Another way to ride free; the Aurovilian who only lives in Auroville 3 months a year, in the cool season, and who does no particular work; sees Auroville as a holiday home, or a retirement home. Community debates seek to understand the contradictions. Do these 'tourists', who once joined Auroville with good will and promises, create benefits to the wider community?

So how are situations of misuse approached? When things go right or things go wrong - for example - extreme selfishness - Auroville holds powers of rebuke; and in some cases uses those powers after a long-drawn community process. For example, Auroville has:

  1.  published the name of the persons who do wrong, in its weekly circular News and Notes and on its local Intranet
  2.  removed Aurovilian status;
  3.  removed access to food, housing, services and education.

Human nature may persist: But, still, some exist who take more than they give; who use, for example, Auroville land and services to build a private business, and do not offer their dues. Or they may build a house on Auroville land and let it for private gain. That's not accepted as Auroville owns all houses built on Auroville land, and these get allocated to Aurovilians. Some working groups look into these things, case by case, and try to do the right thing. A challenge.

Great value built through decennia: Auroville recognises that the early hard work of the pioneers created a value, and a high quality of life; trees, birds, insect life, a whole ecology in its forests.
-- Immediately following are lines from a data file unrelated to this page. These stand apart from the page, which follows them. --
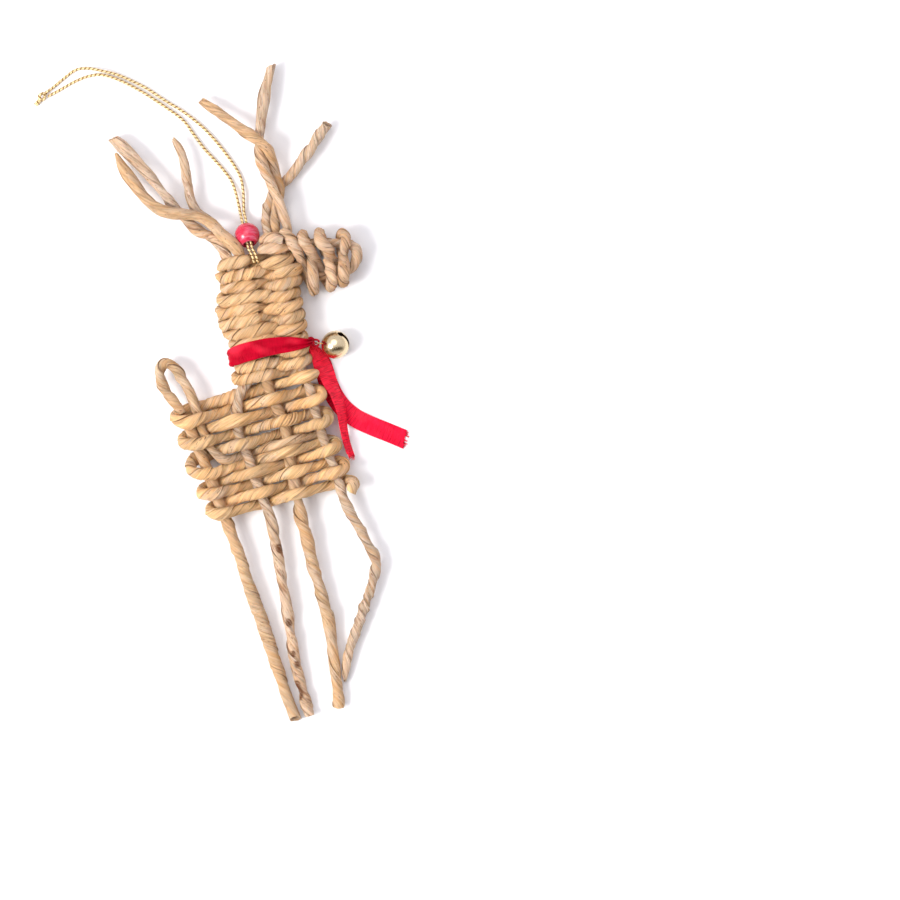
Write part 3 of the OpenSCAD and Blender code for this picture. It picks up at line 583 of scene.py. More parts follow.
def ribbon_piece(name, points, node, material, level, seed, fray=False, crown=0.25,
                 thick=0.3, cut=0.0):
    """A satin ribbon: a thin closed band with gathers and a soft crown."""
    rng = np.random.default_rng(seed)
    path, s = even(points, 0.4)
    t = unit(np.gradient(path[:, :3], axis=0))
    if level:
        flat = unit(np.cross(np.array([0, 0, 1.0]), t))
        roll = np.radians(path[:, 3])[:, None]
        across = np.cos(roll) * flat + np.sin(roll) * np.cross(t, flat)
    else:
        y = np.array([0, 1.0, 0])
        across = unit(y - (t @ y)[:, None] * t)
    normal = np.cross(across, t)
    if level:
        normal = normal * np.sign(normal[:, 2:3] + 1e-9)
    m = 17
    u = np.linspace(-1, 1, m)
    gather = np.clip(1.6 - 1.6 * path[:, 4], 0, 1)
    top = np.empty((len(s), m, 3))
    waves = [wander(rng, s, 7, 1.0) for _ in range(2)]
    for k, a in enumerate(u):
        fold = gather * 0.42 * np.cos(a * 9 + waves[0]) + 0.14 * np.sin(a * 4 + 3 * waves[1])
        height = crown * (1 - a * a) * 0.5 + fold + 0.06 * waves[1] * a
        top[:, k] = (path[:, :3] + across * (a * RIBBON_W / 2 * path[:, 4])[:, None]
                     + normal * height[:, None])
    if cut:
        keep = np.clip((s - s[-1] + 3.0) / 3.0, 0, 1)
        top += (keep[:, None] * cut * u[None, :])[:, :, None] * t[:, None]
    if fray:
        jag = rng.uniform(-0.35, 0.35, m)
        top[-1] += jag[:, None] * t[-1]
        top[-2] += 0.5 * jag[:, None] * t[-2]
    low = top - normal[:, None] * thick
    ring = np.concatenate([top, low[:, ::-1]], axis=1)
    n = 2 * m
    verts = ring.reshape(-1, 3)
    faces = tube_faces(len(s), n)
    cloth = np.column_stack([np.repeat(s, n), np.tile(np.concatenate([u, u[::-1]]) * 3, len(s)),
                             np.full(len(verts), seed)])
    if fray:
        for _ in range(FRAYED_ENDS):
            a = rng.uniform(-0.95, 0.95)
            base = path[-1, :3] + across[-1] * a * RIBBON_W / 2 * path[-1, 4] - 0.15 * normal[-1]
            base = base + t[-1] * (cut * a - 0.3)
            reach = rng.uniform(0.7, 1.9)
            bend = across[-1] * rng.normal(0, 0.3) + normal[-1] * rng.normal(0, 0.12)
            mid = base + t[-1] * reach * 0.55 + bend * 0.3
            tip = base + t[-1] * reach + bend
            for p in (mid, tip):
                p[2] = max(p[2], 0.12)
            hair, hs = even([list(base), list(mid), list(tip)], 0.3)
            width = (0.09 * (1 - 0.5 * hs / hs[-1]))[:, None, None]
            hair_verts, hair_faces, _ = tube(hair, width, 4, first=len(verts))
            verts = np.vstack([verts, hair_verts])
            faces += hair_faces
            cloth = np.vstack([cloth, np.column_stack([
                s[-1] + np.repeat(hs, 4), np.full(4 * len(hs), a * 3), np.full(4 * len(hs), seed)])])
    obj = new_mesh(name, verts, faces, sharp=60)
    point_attribute(obj, "cloth", "FLOAT_VECTOR", cloth)
    finish_piece(obj, material, "figure", [node])
    return obj, placed(path[:, :3])


# The tails take the brighter copies of the ribbon: painted light, most on the upper tail
for name, points, node, cloth_look, seed, cut in (
        ("ribbon_tail_upper", LONG_TAIL, "ribbon_tail_long", LIT_RIBBED, 3, 0.7),
        ("ribbon_tail_lower", SHORT_TAIL, "ribbon_tail_short", LIT_FLAT_TAIL, 5, -0.5)):
    tail, tail_path = ribbon_piece(name, points, node, cloth_look, True, seed, fray=True,
                                   crown=0.3, thick=0.25, cut=cut)

# The band takes the darker copy of the ribbon: painted shade
ribbon_piece("ribbon_band", COLLAR, "ribbon_collar", SHADED_SATIN, False, 8, crown=0.35, thick=0.3)

KNOT = np.array([22.8, 14.9, 6.45])


def knot_mesh():
    """The ribbon's knot: three crumpled wraps of satin round the gathered band."""
    rng = np.random.default_rng(4)
    verts, faces, cloth = [], [], []
    for k, (tilt, size, lift) in enumerate(((20, 1.5, 0.0), (-28, 1.4, 0.1), (75, 1.15, 0.2))):
        a = np.linspace(0, 2 * math.pi, 49)[:-1]
        b = np.linspace(0, 2 * math.pi, 15)[:-1]
        first = sum(len(v) for v in verts)
        turn = Matrix.Rotation(math.radians(tilt), 3, "Z") @ Matrix.Rotation(
            math.radians(14 * (k - 1)), 3, "Y")
        for x in a:
            for y in b:
                r = size * (0.62 + 0.06 * math.sin(3 * x + k))
                flat = 0.75 + 0.10 * math.cos(5 * y + 2 * x)
                p = Vector((0.72 * size * math.sin(y) * flat,
                            (r + 0.5 * math.cos(y) * flat) * math.cos(x),
                            (r + 0.5 * math.cos(y) * flat) * math.sin(x)))
                verts.append([tuple(turn @ p + Vector((0, 0, lift)))])
                cloth.append((x * size, y, k))
        n, rings = len(b), len(a)
        faces += [(first + i * n + j, first + i * n + (j + 1) % n,
                   first + (i + 1) % rings * n + (j + 1) % n, first + (i + 1) % rings * n + j)
                  for i in range(rings) for j in range(n)]
    v = np.vstack(verts) + KNOT + rng.normal(0, 0.01, (len(cloth), 3))
    obj = new_mesh("ribbon_wraps", v, faces)
    point_attribute(obj, "cloth", "FLOAT_VECTOR", cloth)
    return obj


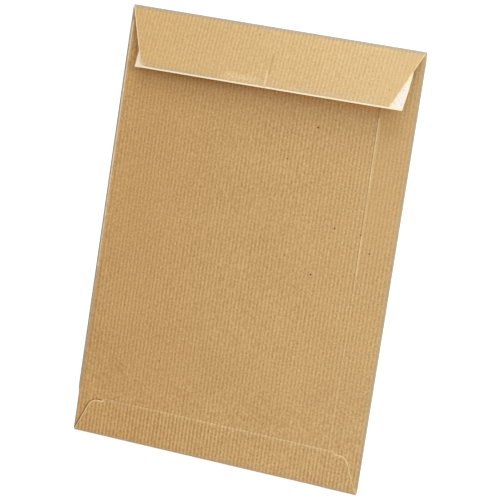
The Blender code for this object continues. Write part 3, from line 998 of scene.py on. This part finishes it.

Pioneers built roads, systems, great food, schools, childcare centres, water systems, public buildings; an extraordinary setting for a new society to come up. 

Auroville now asks 'Newcomers' to buy into the value: Newcomers:

  1.  need to bring enough money to build a house or join a collective housing arrangement;
  2.  cannot join Auroville and expect a 'free house, free land' or free anything else;
  3.  must self-support for at least a year;
  4.  work as a volunteers for at least a year; and
  5. make sure that they integrate into the community through work and commitment, so that they find enough residents to vouch for them when the time of their entry assessment takes place.